Una rappresentanza di Trieste is Rock ha deciso di seguire anche la data milanese e così la descrive: «Il concerto è cominciato con “Release”, “Nothingman”, “Sirens” e “Black” e l’immancabile bottiglia di vino. Eddie sembrava emozionato, avvolto dalla bolgia di San Siro che canta con lui e sopra di lui, anche quando si inceppa (dandosi dello “str***o”) durante “Given to Fly”. È stata una serata piena di dediche, la prima a Michael, al suo primo concerto, che a mo’ di auguri si vede dedicare “Setting Forth” e “Not for You”. E quando arriva il momento di “Just Breath” la dedica è per la moglie, conosciuta quattordici anni fa in un momento difficile della sua vita. Nonostante non sia più il 1992 c’è stato spazio anche per qualche pogo nel prato e nel pit, mentre la band si scatenava su “Alive”, “Rocking in the Free World,” “Porch”, “Spin the Black Circle”… E poi sei lì a San Siro a guardare l’ingresso dell’Italia in campo e Eddie Vedder esce a fare “Porch” in acustico al posto degli inni nazionali… Spettacolo!».

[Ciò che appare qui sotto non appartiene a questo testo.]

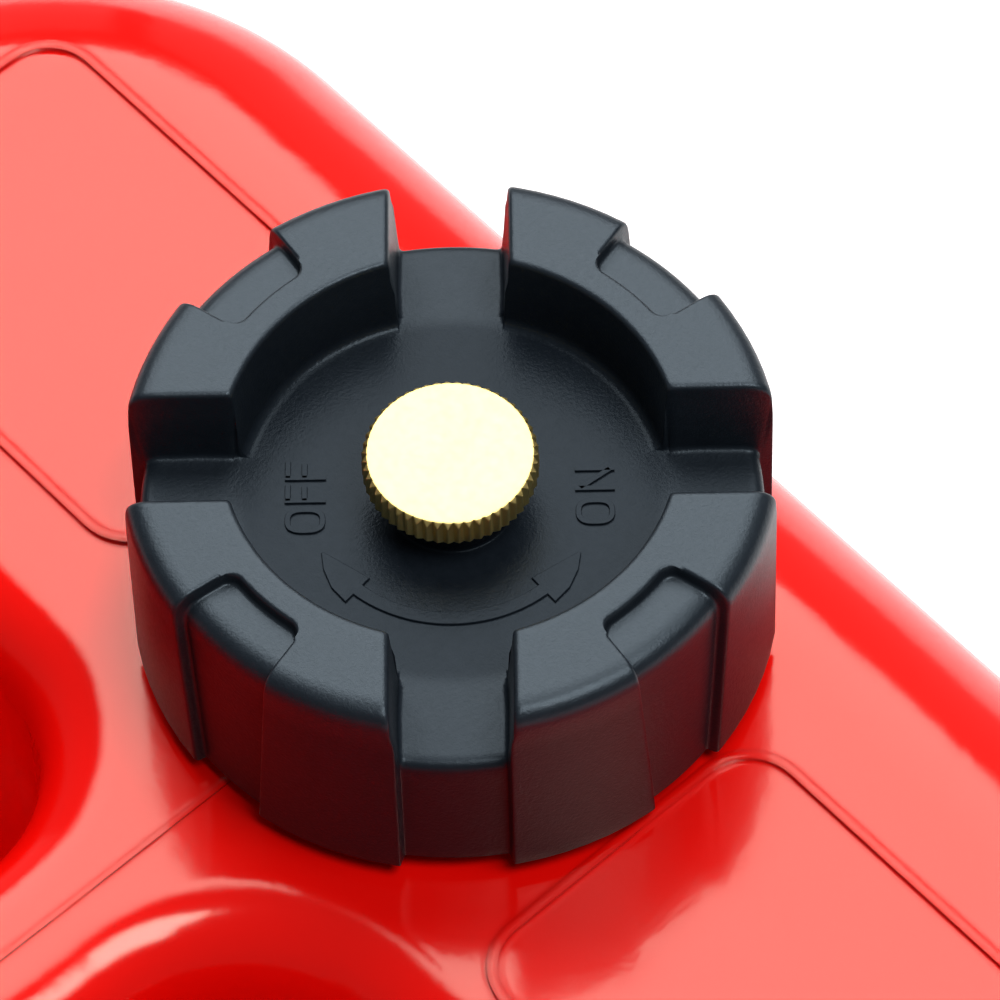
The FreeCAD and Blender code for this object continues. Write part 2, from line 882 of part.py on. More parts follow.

Aggiunge Raphael Udovici: «A San Siro non si poteva proprio mancare. Dopo una serata del genere cosa vorrei di più da loro? Potrei dire “vorrei averli sotto casa…”, solo che Eddie mi direbbe “Aspetta qualche ora e arrivo!”. Dopo Bruce anche questa volta la doppietta San Siro/sottocasa si ripete… neanche se avessi fatto una wishlist anni fa sarei arrivato a tanto...».
Giuseppe Vergara (autore di “Rockshort”, in cui comparivano anche i PJ) commenta: «Di tutte quelle rock band nate tra il crepuscolo degli ‘80 e i primi ‘90 i Pearl Jam sono il simbolo e la prova che il rock non è mai morto. Nel ‘93 li vidi per la prima volta, la prima di una serie mai troppo lunga. Eddie si presentò con una maschera sul volto, si lanciò sul pubblico e cantò per la terza e ultima volta dal vivo “Sympathy for the devil”. I Pearl Jam presentarono anche alcuni brani di “Vs”, il loro secondo album, che all’epoca non sapevo nemmeno esistesse. Ora quando esce un disco nuovo lo vieni a sapere dai primi rumors un anno prima. Oggi metterò un’altra X alla collezione e nonostante siano passati tutti questi anni la X non sarà decrepita e ingiallita. Non sarà un atto dovuto a una passione giovanile. Non sarà un amarcord e una rimpatriata fra vecchie glorie. Sarà come sempre Rock, energia e passione fatta da cinquantenni coetanei miei che non penso si offendano se li chiamo amici». In questi giorni si sono lette anche le (sterili) polemiche di chi ritiene i PJ un gruppo finito nei ’90. Interessante il commento di Simone Dotto (l’autore del libro appena uscito per Arcana): «So che tanti dei miei amici duri e puri, con un curriculum di ascolti immacolati, saranno tentati di levarmi l’amicizia e magari pure il saluto. Però aspettate. Perché il libro è scritto anche per il popolo degli scettici, per riscattare un po’ i Pearl Jam da questa nomea da “paparino-rock” che si portano appresso e provare a spiegare che, se non la musica, almeno la loro storia non sarebbe stata quella che è stata, se non fossero anche loro un po’ figli dello spirito da American Indie. È la storia di una sopravvivenza, la loro, che dura ormai da 25 anni...».